§ **Task prompt**:
Below are entries. Pull out all lines containing "with".

§ **Dataset records**:
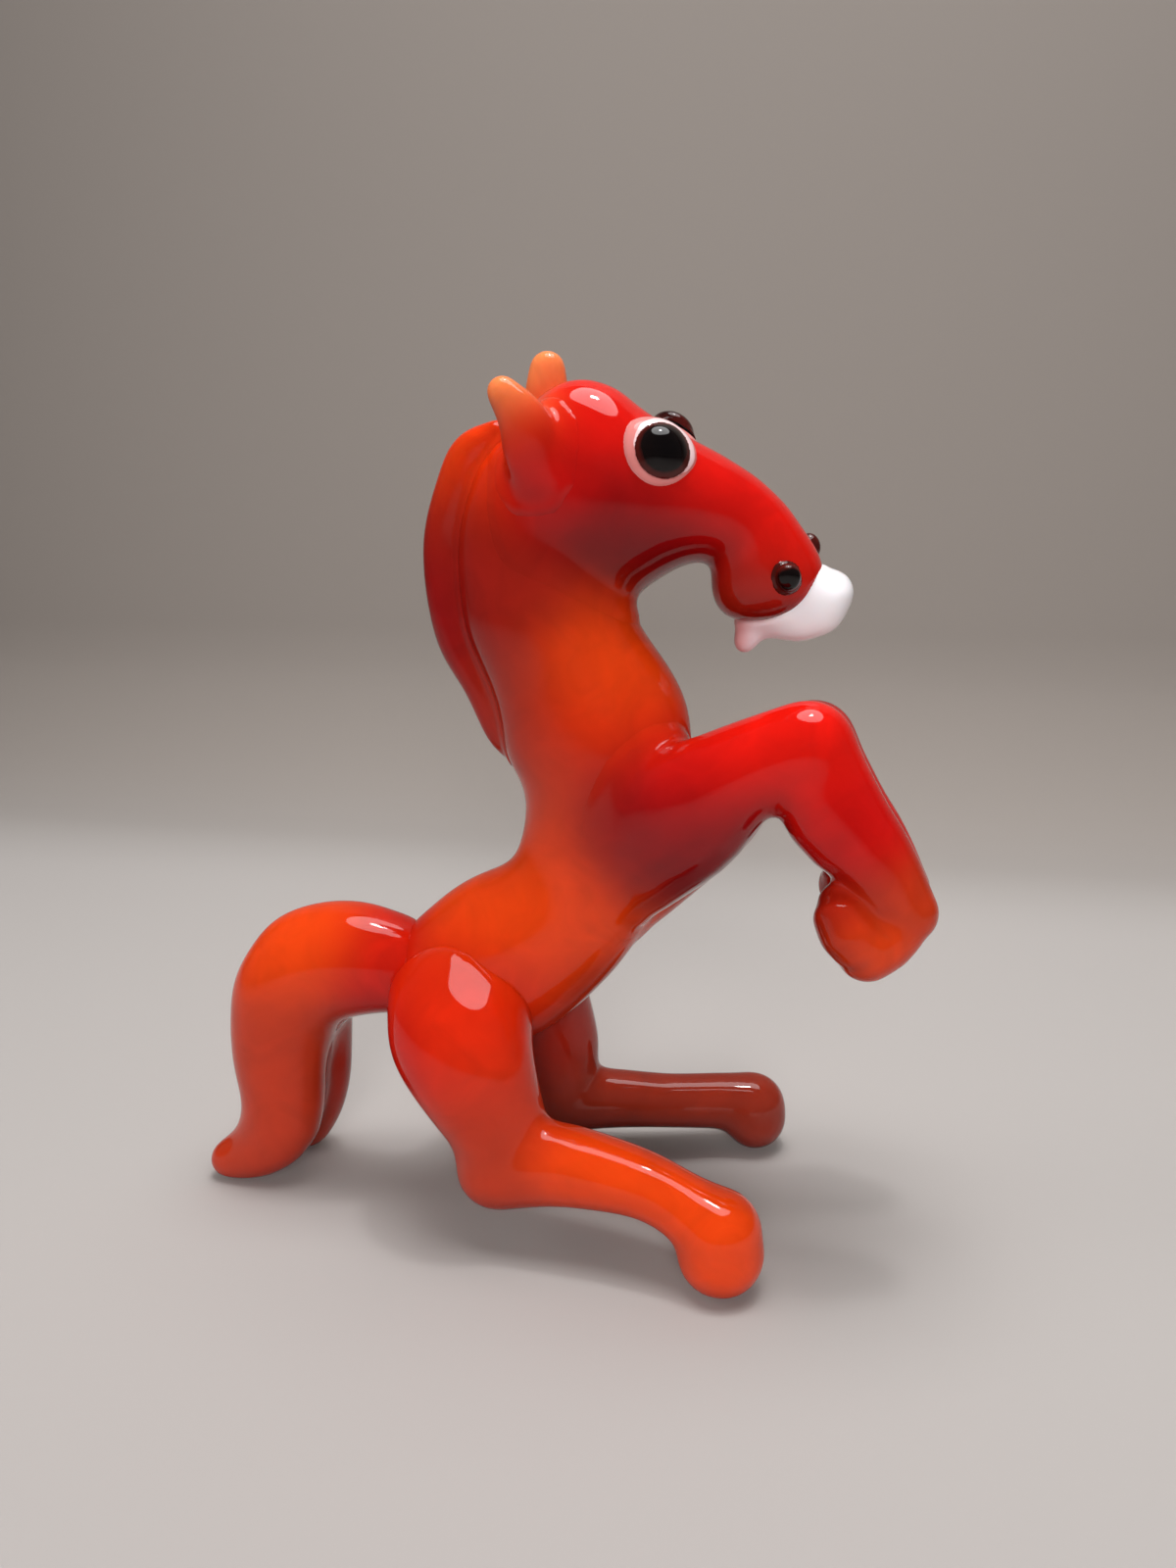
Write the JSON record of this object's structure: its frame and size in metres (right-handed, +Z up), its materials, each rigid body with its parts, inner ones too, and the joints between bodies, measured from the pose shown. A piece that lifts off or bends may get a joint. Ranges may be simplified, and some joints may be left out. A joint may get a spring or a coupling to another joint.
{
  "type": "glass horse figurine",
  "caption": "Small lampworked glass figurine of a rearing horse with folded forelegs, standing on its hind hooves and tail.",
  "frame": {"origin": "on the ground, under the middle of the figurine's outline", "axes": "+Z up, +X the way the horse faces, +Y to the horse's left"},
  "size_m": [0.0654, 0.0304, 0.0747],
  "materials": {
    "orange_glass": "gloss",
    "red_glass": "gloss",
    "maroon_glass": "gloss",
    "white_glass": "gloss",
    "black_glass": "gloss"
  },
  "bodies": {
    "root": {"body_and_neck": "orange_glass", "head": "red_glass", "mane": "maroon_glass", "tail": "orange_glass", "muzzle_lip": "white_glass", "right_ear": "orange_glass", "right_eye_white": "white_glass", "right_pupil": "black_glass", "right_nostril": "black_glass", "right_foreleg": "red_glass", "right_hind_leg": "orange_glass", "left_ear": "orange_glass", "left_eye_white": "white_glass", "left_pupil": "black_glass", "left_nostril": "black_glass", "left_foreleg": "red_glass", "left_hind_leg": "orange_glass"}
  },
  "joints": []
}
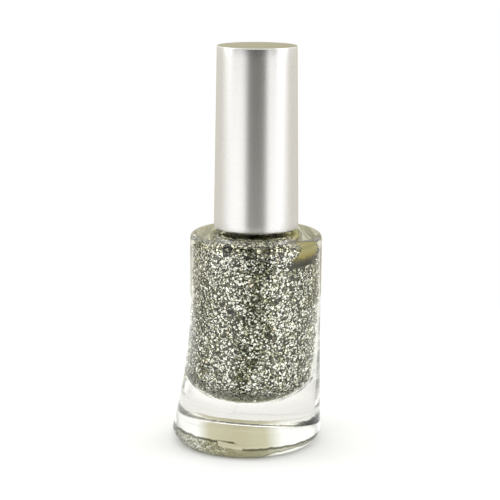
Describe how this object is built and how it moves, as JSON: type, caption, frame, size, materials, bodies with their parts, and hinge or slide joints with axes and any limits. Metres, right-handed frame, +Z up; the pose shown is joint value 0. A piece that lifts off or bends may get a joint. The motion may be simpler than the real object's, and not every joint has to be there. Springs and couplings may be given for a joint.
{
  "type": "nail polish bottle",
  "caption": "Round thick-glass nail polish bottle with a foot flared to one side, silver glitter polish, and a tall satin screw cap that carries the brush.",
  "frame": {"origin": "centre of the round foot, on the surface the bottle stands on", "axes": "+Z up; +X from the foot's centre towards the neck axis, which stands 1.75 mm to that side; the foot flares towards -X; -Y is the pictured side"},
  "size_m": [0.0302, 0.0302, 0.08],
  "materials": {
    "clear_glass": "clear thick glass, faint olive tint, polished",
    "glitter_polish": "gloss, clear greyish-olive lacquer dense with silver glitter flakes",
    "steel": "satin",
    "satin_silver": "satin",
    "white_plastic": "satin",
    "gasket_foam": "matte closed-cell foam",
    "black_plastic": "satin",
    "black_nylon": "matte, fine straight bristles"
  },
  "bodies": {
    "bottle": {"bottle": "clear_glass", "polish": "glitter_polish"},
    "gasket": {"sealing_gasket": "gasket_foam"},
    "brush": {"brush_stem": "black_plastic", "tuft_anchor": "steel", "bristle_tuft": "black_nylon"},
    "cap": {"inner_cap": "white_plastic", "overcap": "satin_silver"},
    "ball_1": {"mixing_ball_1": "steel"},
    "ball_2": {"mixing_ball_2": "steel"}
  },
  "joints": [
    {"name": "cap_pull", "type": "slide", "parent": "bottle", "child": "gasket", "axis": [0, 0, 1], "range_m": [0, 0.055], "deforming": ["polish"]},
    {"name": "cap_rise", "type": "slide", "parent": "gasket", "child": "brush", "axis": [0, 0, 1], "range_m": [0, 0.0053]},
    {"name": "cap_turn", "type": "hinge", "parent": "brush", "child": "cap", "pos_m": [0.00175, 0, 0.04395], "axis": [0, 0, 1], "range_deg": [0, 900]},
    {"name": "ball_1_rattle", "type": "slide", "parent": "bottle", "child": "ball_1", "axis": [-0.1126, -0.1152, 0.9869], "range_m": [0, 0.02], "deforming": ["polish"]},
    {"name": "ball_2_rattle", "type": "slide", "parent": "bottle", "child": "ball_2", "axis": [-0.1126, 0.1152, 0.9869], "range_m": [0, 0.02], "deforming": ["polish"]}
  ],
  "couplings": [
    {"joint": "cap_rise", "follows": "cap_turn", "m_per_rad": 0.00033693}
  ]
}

§ **Output of the exercise**:
Write the JSON record of this object's structure: its frame and size in metres (right-handed, +Z up), its materials, each rigid body with its parts, inner ones too, and the joints between bodies, measured from the pose shown. A piece that lifts off or bends may get a joint. Ranges may be simplified, and some joints may be left out. A joint may get a spring or a coupling to another joint.
  "caption": "Small lampworked glass figurine of a rearing horse with folded forelegs, standing on its hind hooves and tail.",
Describe how this object is built and how it moves, as JSON: type, caption, frame, size, materials, bodies with their parts, and hinge or slide joints with axes and any limits. Metres, right-handed frame, +Z up; the pose shown is joint value 0. A piece that lifts off or bends may get a joint. The motion may be simpler than the real object's, and not every joint has to be there. Springs and couplings may be given for a joint.
  "caption": "Round thick-glass nail polish bottle with a foot flared to one side, silver glitter polish, and a tall satin screw cap that carries the brush.",
    "glitter_polish": "gloss, clear greyish-olive lacquer dense with silver glitter flakes",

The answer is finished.